California is an at-fault car insurance state. This is important to know if a negligent driver hits you causing a car crash. In at-fault states, the liability insurance of at-fault drivers is what pays for damages to others. What’s more, a claimant’s damages in California will be reduced in proportion to their degree of fault. As such, insurance companies try to determine whether a driver failed to use reasonable care to prevent harm to oneself or to others – if so, their settlement amount will be significantly affected.

Pre-Litigation (before filing a lawsuit)

In order to determine fault in an accident, an insurance company will open an investigation. It is essential that you report your accident to your insurance company immediately. You need to give them enough time to analyze evidence.

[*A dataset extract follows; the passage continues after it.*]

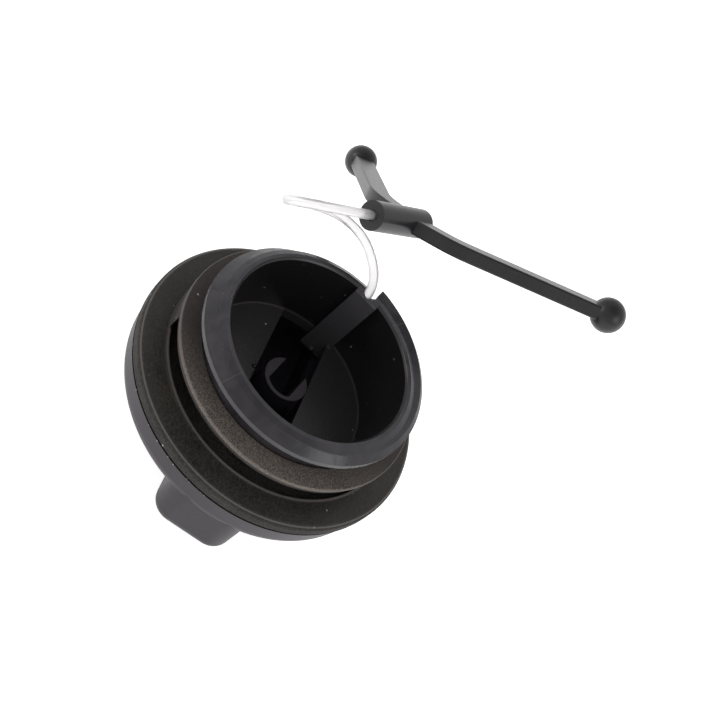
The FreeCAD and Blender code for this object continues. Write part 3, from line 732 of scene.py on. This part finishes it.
def flash_tree(material):
    """A node tree that scatters grains along a ring about the cap's axis."""
    tree = bpy.data.node_groups.new("flash_grains", "GeometryNodeTree")
    for name, value in FLASH_INPUTS.items():
        tree.interface.new_socket(
            name, in_out="INPUT", socket_type="NodeSocketFloat").default_value = value
    tree.interface.new_socket("Geometry", in_out="OUTPUT", socket_type="NodeSocketGeometry")
    given = tree.nodes.new("NodeGroupInput").outputs
    ring = add_node(tree, "GeometryNodeMeshCircle", {
        "Vertices": RING_STEPS, "Radius": given["Radius"]})
    lift = add_node(tree, "ShaderNodeCombineXYZ", {"Z": given["Height"]})
    stray = add_node(tree, "FunctionNodeRandomValue", {
        0: tuple(-value for value in FARTHEST_STRAY), 1: FARTHEST_STRAY, "Seed": SEEDS["stray"]},
        data_type="FLOAT_VECTOR")
    offset = add_node(tree, "ShaderNodeVectorMath", {
        0: lift.outputs["Vector"], 1: stray.outputs[0]}, operation="ADD")
    moved = add_node(tree, "GeometryNodeSetPosition", {
        "Geometry": ring.outputs["Mesh"], "Offset": offset.outputs["Vector"]})
    facing = add_node(tree, "ShaderNodeVectorMath", {
        0: add_node(tree, "GeometryNodeInputPosition").outputs["Position"],
        1: heading(DENSEST)}, operation="DOT_PRODUCT")
    crowd = add_node(tree, "ShaderNodeMapRange", {
        "Value": facing.outputs["Value"], "From Min": CROWD_STARTS, "From Max": CROWD_FULL,
        "To Min": FEWEST_KEPT, "To Max": given["Kept"]})
    keep = add_node(tree, "FunctionNodeRandomValue", {
        "Probability": crowd.outputs["Result"], "Seed": SEEDS["keep"]}, data_type="BOOLEAN")
    grain = add_node(tree, "GeometryNodeMeshIcoSphere", {
        "Radius": given["Grain"], "Subdivisions": 2})
    size = add_node(tree, "FunctionNodeRandomValue", {
        0: LEAST_SIZE, 1: MOST_SIZE, "Seed": SEEDS["size"]}, data_type="FLOAT_VECTOR")
    turn = add_node(tree, "FunctionNodeRandomValue", {
        0: (0.0, 0.0, 0.0), 1: MOST_TURN, "Seed": SEEDS["turn"]}, data_type="FLOAT_VECTOR")
    spread = add_node(tree, "GeometryNodeInstanceOnPoints", {
        "Points": moved.outputs["Geometry"], "Selection": keep.outputs["Value"],
        "Instance": grain.outputs["Mesh"], "Rotation": turn.outputs[0], "Scale": size.outputs[0]})
    real = add_node(tree, "GeometryNodeRealizeInstances", {"Geometry": spread.outputs["Instances"]})
    coated = add_node(tree, "GeometryNodeSetMaterial", {
        "Geometry": real.outputs["Geometry"], "Material": material})
    add_node(tree, "NodeGroupOutput", {"Geometry": coated.outputs["Geometry"]})
    return tree


print("flash inputs", FLASH_INPUTS)

# %% [markdown]
# The tree is set up on an empty mesh, evaluated once and kept as a plain mesh, so that nothing
# depends on the modifier any more. The chips are flat-shaded, because torn plastic has facets.

# %% Flash grains
MOTTLE_MM = 1.5


def pale_flash(name):
    """Chipped plastic in a mottle of grey and pale."""
    material, tree, shader = new_material(name)
    place = add_node(tree, "ShaderNodeTexCoord").outputs["Object"]
    mottle = add_node(tree, "ShaderNodeTexNoise", {"Vector": place, "Scale": 1 / (MOTTLE_MM * MM)})
    tone = add_node(tree, "ShaderNodeMix", {
        "Factor": mottle.outputs["Fac"], "A": srgb("5E5858"), "B": srgb("BDB6B4")},
        data_type="RGBA")
    tree.links.new(tone.outputs["Result"], shader.inputs["Base Color"])
    shader.inputs["Roughness"].default_value = 0.6
    return material


def add_flash():
    """The chips of flash as one plain mesh."""
    source = add_object("flash_source", bpy.data.meshes.new("flash_source"))
    modifier = source.modifiers.new("flash", "NODES")
    modifier.node_group = flash_tree(pale_flash("chipped_pale_flash"))
    for item in modifier.node_group.interface.items_tree:
        if item.in_out == "INPUT":
            modifier[item.identifier] = FLASH_INPUTS[item.name]
    evaluated = source.evaluated_get(bpy.context.evaluated_depsgraph_get())
    mesh = bpy.data.meshes.new_from_object(evaluated)
    bpy.data.objects.remove(source)
    return add_object("flash_grains", mesh)


flash = add_flash()
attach(flash, "cap")
print("flash triangles", len(flash.data.polygons))

# %% [markdown]
# ## Floor
# The photograph is a cut-out on pure white, with no shadow. A white floor under a lamp would stay
# grey in places, so the floor is paper that is also lit from below, as on a light table.

# %% Floor
FLOOR_GLOW = 0.7
FLOOR_HALF = 8.0


def add_floor():
    """A plain white light table under the grip bar."""
    mesh = bpy.data.meshes.new("studio_floor")
    half = FLOOR_HALF
    mesh.from_pydata([(-half, -half, 0), (half, -half, 0), (half, half, 0), (-half, half, 0)], [],
                     [(0, 1, 2, 3)])
    floor = add_object("studio_floor", mesh)
    material, _, shader = new_material("white_light_table")
    shader.inputs["Base Color"].default_value = srgb("FAFAFA")
    shader.inputs["Roughness"].default_value = 0.9
    shader.inputs["Specular IOR Level"].default_value = 0.1
    shader.inputs["Emission Color"].default_value = srgb("FFFFFF")
    shader.inputs["Emission Strength"].default_value = FLOOR_GLOW
    mesh.materials.append(material)


add_floor()
print("floor glow", FLOOR_GLOW)

# %% [markdown]
# ## Soft lights
# The photograph has long soft highlights and no hard glints, as two softboxes beside a product
# table give them. Each is an area light here, small and weak, because most of the light comes from
# the floor and the room.

# %% Soft lights
LIGHT_TARGET = Vector((-0.01, 0.0, 0.02))
# Place, size in metres and power in watts of each light
SOFTBOXES = {
    "softbox_low_left": ((0.0, -0.57, 0.20), 0.12, 0.8),
    "softbox_right": ((0.30, 0.45, 0.40), 0.35, 0.8),
}
for name, (place, size, power) in SOFTBOXES.items():
    data = bpy.data.lights.new(name, "AREA")
    data.size = size
    data.energy = power
    light = add_object(name, data)
    light.location = place
    light.rotation_euler = (LIGHT_TARGET - Vector(place)).to_track_quat("-Z", "Y").to_euler()
print("softboxes", list(SOFTBOXES))

# %% [markdown]
# ## White room
# The room is as white as the floor at the horizon, a little dimmer above and dimmest straight
# overhead. A big lamp on the ceiling would be the usual way, but it whitens all the black plastic.
# With a dim ceiling the flat faces stay dark, the upright ones catch the white floor, and the deep
# inside of the cap is nearly black.

# %% White room
HORIZON_GLOW, ROOM_GLOW, ZENITH_GLOW = 1.0, 0.85, 0.35


def add_room():
    """A white room that is brightest at the horizon and dim overhead."""
    world = bpy.data.worlds.new("white_room")
    bpy.context.scene.world = world
    world.use_nodes = True
    tree = world.node_tree
    background = tree.nodes["Background"]
    way = add_node(tree, "ShaderNodeSeparateXYZ", {
        "Vector": add_node(tree, "ShaderNodeTexCoord").outputs["Generated"]})
    glow = add_node(tree, "ShaderNodeMapRange", {
        "Value": way.outputs["Z"], "From Min": 0.72, "From Max": 1.0,
        "To Min": ROOM_GLOW, "To Max": ZENITH_GLOW})
    edge = add_node(tree, "ShaderNodeMapRange", {
        "Value": way.outputs["Z"], "From Min": 0.10, "From Max": 0.30,
        "To Min": HORIZON_GLOW - ROOM_GLOW, "To Max": 0.0})
    strength = add_node(tree, "ShaderNodeMath", {
        0: glow.outputs["Result"], 1: edge.outputs["Result"]}, operation="ADD")
    tree.links.new(strength.outputs["Value"], background.inputs["Strength"])
    background.inputs["Color"].default_value = srgb("FFFFFF")


add_room()
bpy.context.scene.view_settings.view_transform = "Standard"
print("room", HORIZON_GLOW, "at the horizon,", ROOM_GLOW, "above and", ZENITH_GLOW, "overhead")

First, the other driver’s insurance company will talk to their driver and get their perspective as to how the accident took place.

Next, the insurance company will request the police report and see what the police officer stated based on information drivers gave. They will review who the officer assigned fault to and review any citations police issued.

Frequently, insurance companies will request a recorded statement from the injured driver. The best policy is to avoid giving these statements without first checking with your attorney. You should also never sign anything without an attorney’s review.

Insurance companies also will look at property damage photos to see if the impact occurred as the drivers stated. Additionally, if there are independent witnesses, their statements will be relevant.

These are the most typical steps an insurance adjuster takes to determine fault in an accident.

Litigation (after filing a lawsuit)

When parties cannot settle out of court, the claimant may file a lawsuit against the at-fault party in civil court. If a lawsuit is filed, the insurance companies will look even more closely at the details and facts surrounding the accident.

For example, they will take a close look at:
  • Interrogatory responses
    • Both sides are able to ask questions on how the collision took place and the other side has to response.
  • Depositions of Drivers
    • Unlike in pre-litigation where a driver may deny a request for a recorded statement, in litigation a driver must appear and response to oral questions at a deposition. During litigation, both sides are entitled to deposition sessions with the opposing plaintiff or defendant.
  • Depositions of Witness
    • In addition, any witness will be asked question from both parties to determine fault.
  • Statements/reports/deposition from expert witnesses
    • Human factor experts
      • What human error factors played into the accident? Did they check their mirrors and blind spots? Did the driver apply the brake at the proper time? Was the driver going to fast for the conditions? And so on and so forth.
    • Accident Reconstruction experts
      • They may ask experts to reconstruct the accident using 3D software technology.

After the plaintiff files a lawsuit and the case is progressing through litigation, proving fault will become a much more serious, and a much lengthier process.

It can be very difficult to stand up to an insurance adjuster, know how to prove fault, and acquire the resources necessary (like diagrams, experts’ testimonies, etc.) to win your case. To handle the process of proving fault and advocating for you, working with an experienced attorney is key.